Entre ces deux erreurs, reste-t-il place pour une démarche faisant droit à toutes les exigences de la vérité comme à la nécessaire cohérence de tous les ordres de vérités ?
Contrairement aux esprits désabusés qui ont fini par désespérer de la science et la cantonnent dans le rôle d’un éphémère « modèle » de la réalité, nous pensons qu’il existe une vérité scientifique, mais toujours relative ; comme il existe une vérité révélée, toujours absolue, mais dont notre lecture peut être incomplète ou fautive.
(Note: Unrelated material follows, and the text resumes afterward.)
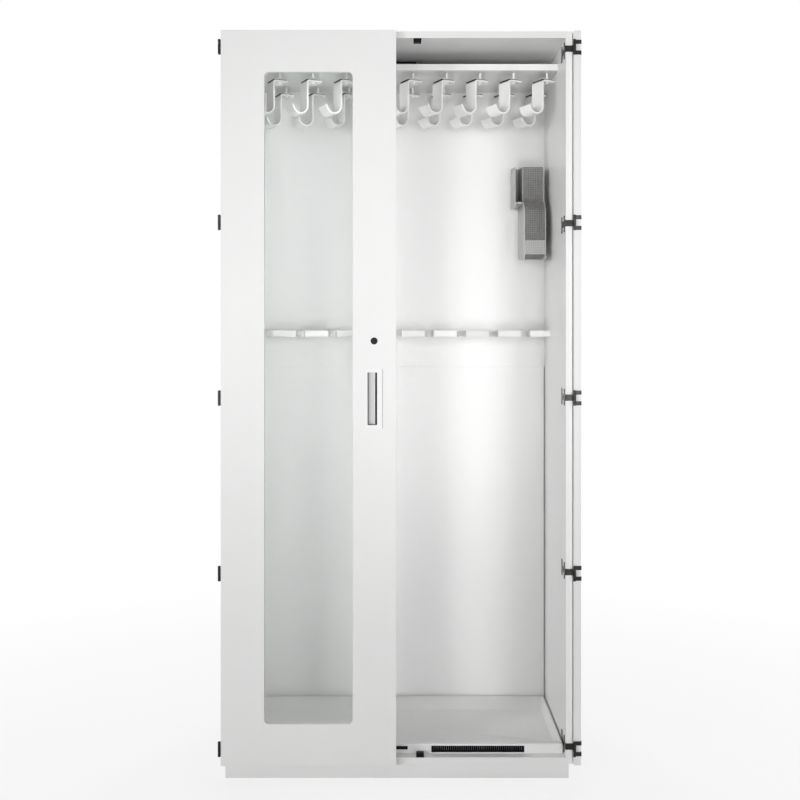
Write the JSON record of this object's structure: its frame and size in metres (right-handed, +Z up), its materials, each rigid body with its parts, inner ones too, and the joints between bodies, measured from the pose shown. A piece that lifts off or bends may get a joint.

Dans ces conditions, la science pourra bien « concorder » avec les données bibliques (par exemple l’archéologie avec la Tour de Babel ou avec le séjour des Hébreux en Egypte) mais, s’il y a concorde, mieux vaut éviter de s’en réjouir trop vite. Le même archéologue qui lit aujourd’hui des lettres hébraïques sur une brique trouvée à Memphis, pourra demain accepter une datation plus récente par thermoluminescence et se convaincre que la brique a été laissée par un juif venu d’Alexandrie au premier siècle de notre ère.
Et s’il y a discorde, le premier réflexe sera de tout réexaminer ; revoir, certes, notre lecture du texte sacré ; nous avions pu mal le comprendre. Mais revoir aussi l’affirmation peut-être présomptueuse de la science. Il a fallu deux siècles pour que les hommes pensent à faire les expériences de stratification nécessaires pour valider les principes de la géologie historique… et le résultat débouche sur une remise en cause. Ainsi se confirme la règle si sage énoncée par saint Augustin à propos des objections soulevées par les philosophes (les savants de l’époque) contre la Bible : « Tout ce qu’ils pourront nous démontrer sur la nature par de véritables preuves, montrons que cela ne contredit pas nos Ecritures. Tout ce qu’ils tireront de leurs livres de contraire à nos Ecritures, c’est-à-dire à la foi catholique, montrons de quelque manière ou croyons indéfectiblement que c’est faux » (cf. Providentissimus Deus n°164).
1 Lagrange, « Hexameron« , Revue biblique, 1896, pp.390-391.